Op 14 maart 2023 heeft de Rechtbank Zeeland-West-Brabant een beslissing genomen op een verzoekschrift ex artikel 530 van het Wetboek van Strafvordering (Sv) dat op 17 november 2022 ter griffie was ingekomen. Verzoeker, geboren in 1998 en woonachtig te 's-Hertogenbosch, had verzocht om een vergoeding van € 2.815,07 voor kosten van rechtsbijstand, te vermeerderen met een forfaitaire vergoeding voor het opstellen en indienen van het verzoekschrift. De officier van justitie, mr. G. van Oosterveld, heeft in raadkamer gepersisteerd bij een schriftelijke reactie en stelde dat het verzoek toewijsbaar was tot een bedrag van € 2.667,81, maar dat de kosten voor bestudering van jurisprudentie niet vergoed konden worden.
Tijdens de zitting op 28 februari 2023 is de advocaat van verzoeker, mr. A.J.C.M. de Graaff, gehoord. Hij voerde aan dat de bestudering van jurisprudentie in dit geval noodzakelijk was vanwege de specifieke juridische materie die aan de onderliggende strafzaak ten grondslag lag. De rechtbank overwoog dat, hoewel van advocaten verwacht mag worden dat zij over de nodige algemene kennis beschikken, in dit geval de kosten voor de bestudering van jurisprudentie toewijsbaar waren.

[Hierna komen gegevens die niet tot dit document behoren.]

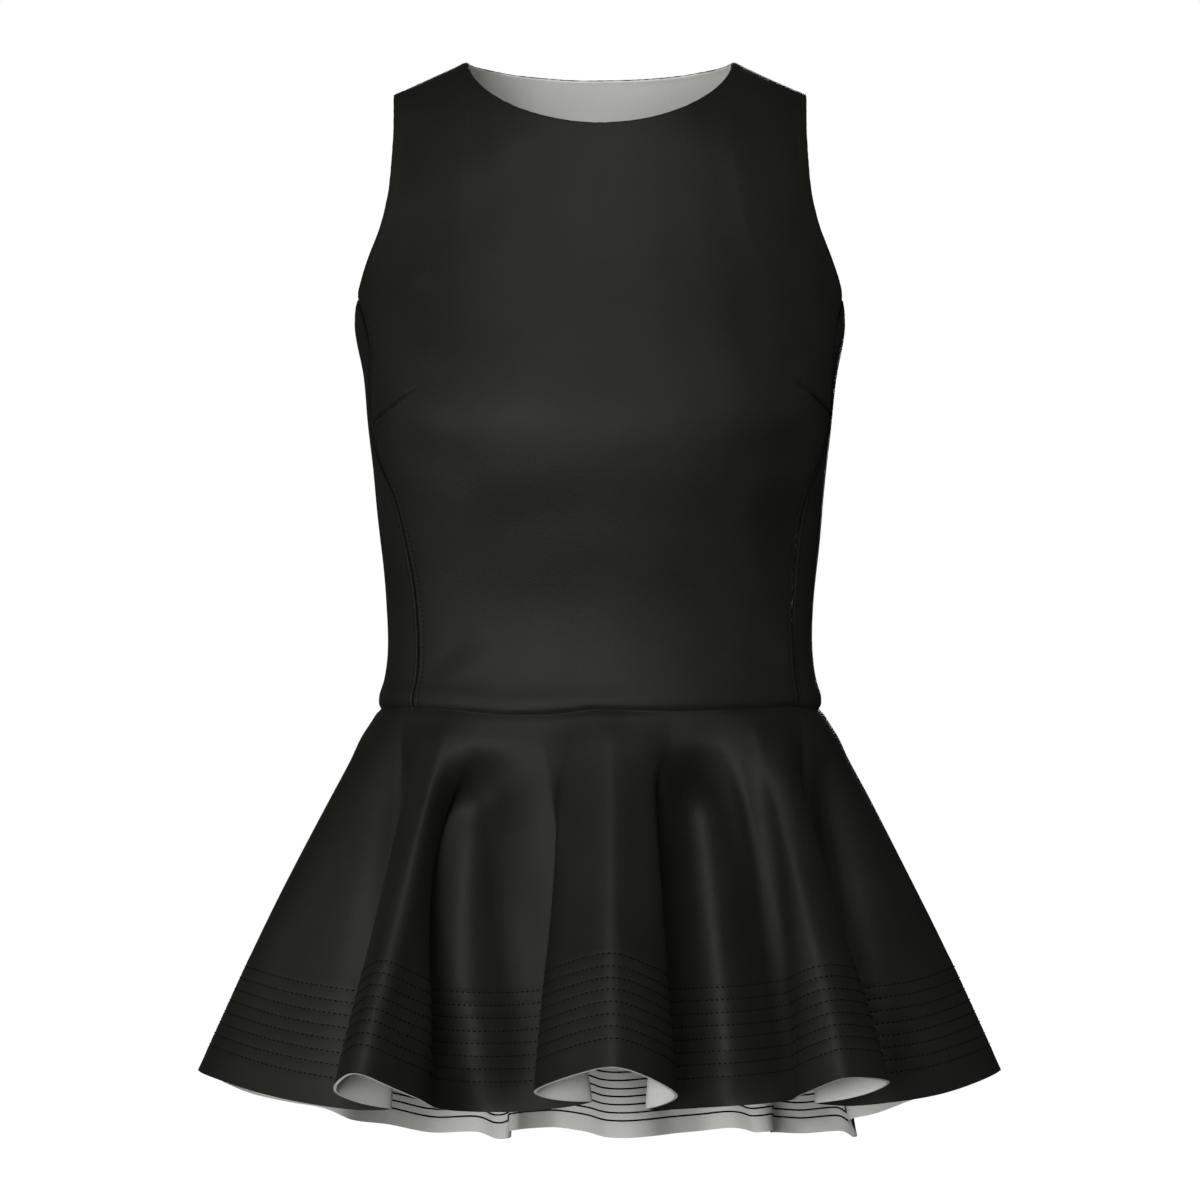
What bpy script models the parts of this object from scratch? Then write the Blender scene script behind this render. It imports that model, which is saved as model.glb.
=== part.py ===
# Sleeveless top with a fluted peplum, cut from thick bonded jersey and filled out as when worn.
# Up is +Z, the front faces -Y, and the wearer's left is +X. The origin lies midway between the
# neck ends of the two shoulder seams. Tables are in millimetres and turned to metres in use.
import math
from collections import namedtuple

import bmesh
import bpy
from mathutils import Vector

mm = 0.001

# Driving dimensions of the bodice
cloth_thickness = 1.8 * mm
seam_gap = 0.3 * mm
neck_half_width = 84.5 * mm
front_neck_drop = 46 * mm
back_neck_drop = 5 * mm
shoulder_half_width = 131.8 * mm
shoulder_tip_drop = 21.5 * mm
shoulder_roundness = 80 * mm
neck_blend_start = 25 * mm
underarm_drop = 152.5 * mm
underarm_dip = 5 * mm
waist_drop = 414 * mm

# How finely the panels are divided
neck_columns = 7
shoulder_columns = 3
torso_rows = 13
armhole_rows = 7
shoulder_rows = 5
side_panel_columns = 7
peplum_rows = 6
front_hem_step = 8.5 * mm
back_hem_step = 9.5 * mm

# Horizontal sections of the filled bodice: how far below the neck point each lies, its half
# width, its depth to the front and to the back, and how square it is (2 is an ellipse).
Section = namedtuple("Section", "drop half_width front back squareness")
bodice_sections = (
    Section(-20, 158.0, 62, 70, 2.2),
    Section(0, 158.0, 66, 76, 2.2),
    Section(50, 158.0, 76, 90, 2.2),
    Section(100, 157.0, 91, 100, 2.2),
    Section(150, 155.4, 106, 103, 2.3),
    Section(171, 156.5, 111, 101, 2.4),
    Section(200, 151.4, 118, 97, 2.7),
    Section(232, 147.8, 122, 91, 2.85),
    Section(262, 144.5, 118, 85, 2.7),
    Section(300, 141.0, 107, 77, 2.45),
    Section(345, 136.6, 97, 72, 2.3),
    Section(380, 136.0, 94.5, 72, 2.3),
    Section(414, 141.4, 98, 80, 2.3),
)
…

De rechtbank oordeelde dat de 18 minuten die in rekening waren gebracht voor deze bestudering passend waren.
De rechtbank heeft het verzoek tot toekenning van een vergoeding ex artikel 530 Sv toegewezen tot een totaalbedrag van € 3.495,07, bestaande uit € 2.815,07 voor kosten van rechtsbijstand en € 680,00 voor de kosten verbonden aan de indiening en behandeling van het verzoekschrift in raadkamer. Deze beslissing is genomen door mr. T.M. Brouwer en is op dezelfde dag ter openbare terechtzitting uitgesproken. Tegen deze beslissing kan binnen veertien dagen door het Openbaar Ministerie en binnen een maand door verzoeker hoger beroep worden ingesteld bij het Gerechtshof te 's-Hertogenbosch.